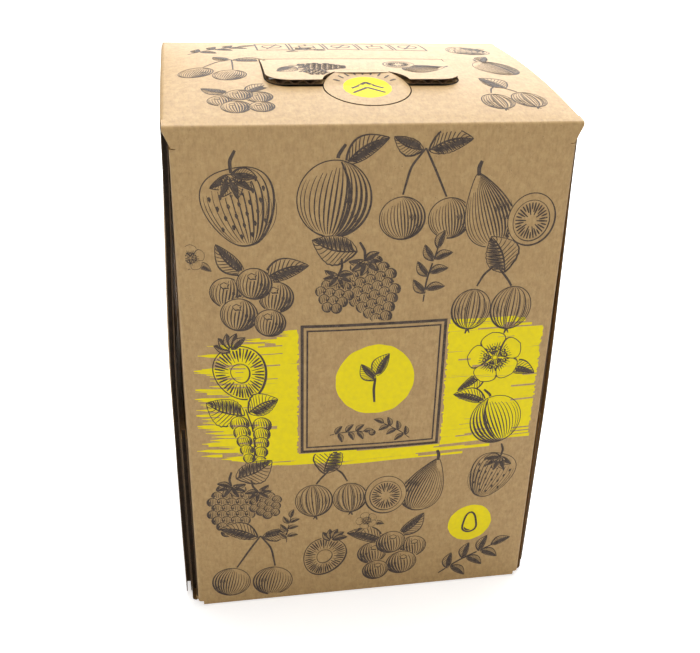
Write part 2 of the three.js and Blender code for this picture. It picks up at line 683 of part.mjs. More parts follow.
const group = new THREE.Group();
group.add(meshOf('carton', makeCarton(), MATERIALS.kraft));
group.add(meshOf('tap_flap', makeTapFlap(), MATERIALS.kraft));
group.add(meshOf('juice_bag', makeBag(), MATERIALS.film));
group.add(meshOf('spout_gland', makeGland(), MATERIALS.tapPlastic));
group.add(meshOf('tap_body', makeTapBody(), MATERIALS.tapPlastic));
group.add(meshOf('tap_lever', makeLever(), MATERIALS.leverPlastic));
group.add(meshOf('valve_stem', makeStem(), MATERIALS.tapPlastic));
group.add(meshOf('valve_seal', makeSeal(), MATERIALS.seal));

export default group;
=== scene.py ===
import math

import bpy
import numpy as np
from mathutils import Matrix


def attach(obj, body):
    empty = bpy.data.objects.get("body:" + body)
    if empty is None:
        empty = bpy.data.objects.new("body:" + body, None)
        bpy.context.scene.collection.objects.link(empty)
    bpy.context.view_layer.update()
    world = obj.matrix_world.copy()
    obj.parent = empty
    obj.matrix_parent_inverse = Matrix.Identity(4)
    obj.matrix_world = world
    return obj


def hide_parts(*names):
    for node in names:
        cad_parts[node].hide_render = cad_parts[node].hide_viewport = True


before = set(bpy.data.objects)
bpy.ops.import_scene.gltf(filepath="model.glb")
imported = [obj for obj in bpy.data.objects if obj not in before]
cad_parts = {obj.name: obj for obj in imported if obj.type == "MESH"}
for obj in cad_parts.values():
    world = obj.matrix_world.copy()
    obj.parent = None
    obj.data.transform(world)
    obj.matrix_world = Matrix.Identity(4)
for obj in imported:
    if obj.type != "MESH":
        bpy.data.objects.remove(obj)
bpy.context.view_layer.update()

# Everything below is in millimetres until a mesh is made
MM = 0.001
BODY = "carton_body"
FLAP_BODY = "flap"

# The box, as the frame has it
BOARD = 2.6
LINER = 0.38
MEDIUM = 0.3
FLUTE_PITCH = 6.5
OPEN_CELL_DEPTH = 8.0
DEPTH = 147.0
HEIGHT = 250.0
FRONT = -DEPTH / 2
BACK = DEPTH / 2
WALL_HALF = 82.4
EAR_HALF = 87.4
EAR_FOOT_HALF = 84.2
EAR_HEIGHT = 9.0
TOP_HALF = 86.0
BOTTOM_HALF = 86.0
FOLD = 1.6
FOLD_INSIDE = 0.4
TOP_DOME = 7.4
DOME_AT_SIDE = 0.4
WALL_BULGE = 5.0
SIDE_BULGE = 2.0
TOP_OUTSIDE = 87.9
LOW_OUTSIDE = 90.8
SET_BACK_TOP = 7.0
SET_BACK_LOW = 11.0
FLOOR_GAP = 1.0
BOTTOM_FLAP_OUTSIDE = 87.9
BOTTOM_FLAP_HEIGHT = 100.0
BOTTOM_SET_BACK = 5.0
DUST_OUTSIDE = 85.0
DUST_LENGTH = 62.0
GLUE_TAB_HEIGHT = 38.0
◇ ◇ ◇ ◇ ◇
(Written instruction) Please reproduce each line exactly as written.

(Answer to the task)
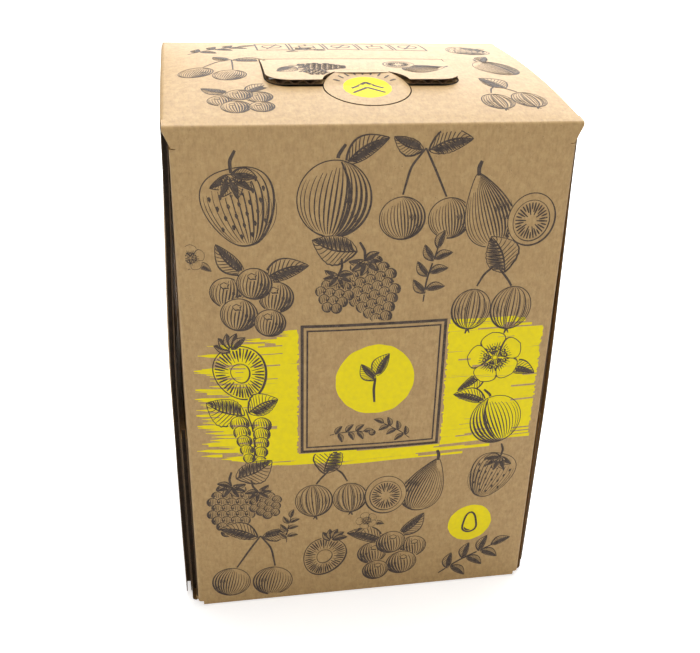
Write part 2 of the three.js and Blender code for this picture. It picks up at line 683 of part.mjs. More parts follow.
const group = new THREE.Group();
group.add(meshOf('carton', makeCarton(), MATERIALS.kraft));
group.add(meshOf('tap_flap', makeTapFlap(), MATERIALS.kraft));
group.add(meshOf('juice_bag', makeBag(), MATERIALS.film));
group.add(meshOf('spout_gland', makeGland(), MATERIALS.tapPlastic));
group.add(meshOf('tap_body', makeTapBody(), MATERIALS.tapPlastic));
group.add(meshOf('tap_lever', makeLever(), MATERIALS.leverPlastic));
group.add(meshOf('valve_stem', makeStem(), MATERIALS.tapPlastic));
group.add(meshOf('valve_seal', makeSeal(), MATERIALS.seal));

export default group;
=== scene.py ===
import math

import bpy
import numpy as np
from mathutils import Matrix


def attach(obj, body):
    empty = bpy.data.objects.get("body:" + body)
    if empty is None:
        empty = bpy.data.objects.new("body:" + body, None)
        bpy.context.scene.collection.objects.link(empty)
    bpy.context.view_layer.update()
    world = obj.matrix_world.copy()
    obj.parent = empty
    obj.matrix_parent_inverse = Matrix.Identity(4)
    obj.matrix_world = world
    return obj


def hide_parts(*names):
    for node in names:
        cad_parts[node].hide_render = cad_parts[node].hide_viewport = True


before = set(bpy.data.objects)
bpy.ops.import_scene.gltf(filepath="model.glb")
imported = [obj for obj in bpy.data.objects if obj not in before]
cad_parts = {obj.name: obj for obj in imported if obj.type == "MESH"}
for obj in cad_parts.values():
    world = obj.matrix_world.copy()
    obj.parent = None
    obj.data.transform(world)
    obj.matrix_world = Matrix.Identity(4)
for obj in imported:
    if obj.type != "MESH":
        bpy.data.objects.remove(obj)
bpy.context.view_layer.update()

# Everything below is in millimetres until a mesh is made
MM = 0.001
BODY = "carton_body"
FLAP_BODY = "flap"

# The box, as the frame has it
BOARD = 2.6
LINER = 0.38
MEDIUM = 0.3
FLUTE_PITCH = 6.5
OPEN_CELL_DEPTH = 8.0
DEPTH = 147.0
HEIGHT = 250.0
FRONT = -DEPTH / 2
BACK = DEPTH / 2
WALL_HALF = 82.4
EAR_HALF = 87.4
EAR_FOOT_HALF = 84.2
EAR_HEIGHT = 9.0
TOP_HALF = 86.0
BOTTOM_HALF = 86.0
FOLD = 1.6
FOLD_INSIDE = 0.4
TOP_DOME = 7.4
DOME_AT_SIDE = 0.4
WALL_BULGE = 5.0
SIDE_BULGE = 2.0
TOP_OUTSIDE = 87.9
LOW_OUTSIDE = 90.8
SET_BACK_TOP = 7.0
SET_BACK_LOW = 11.0
FLOOR_GAP = 1.0
BOTTOM_FLAP_OUTSIDE = 87.9
BOTTOM_FLAP_HEIGHT = 100.0
BOTTOM_SET_BACK = 5.0
DUST_OUTSIDE = 85.0
DUST_LENGTH = 62.0
GLUE_TAB_HEIGHT = 38.0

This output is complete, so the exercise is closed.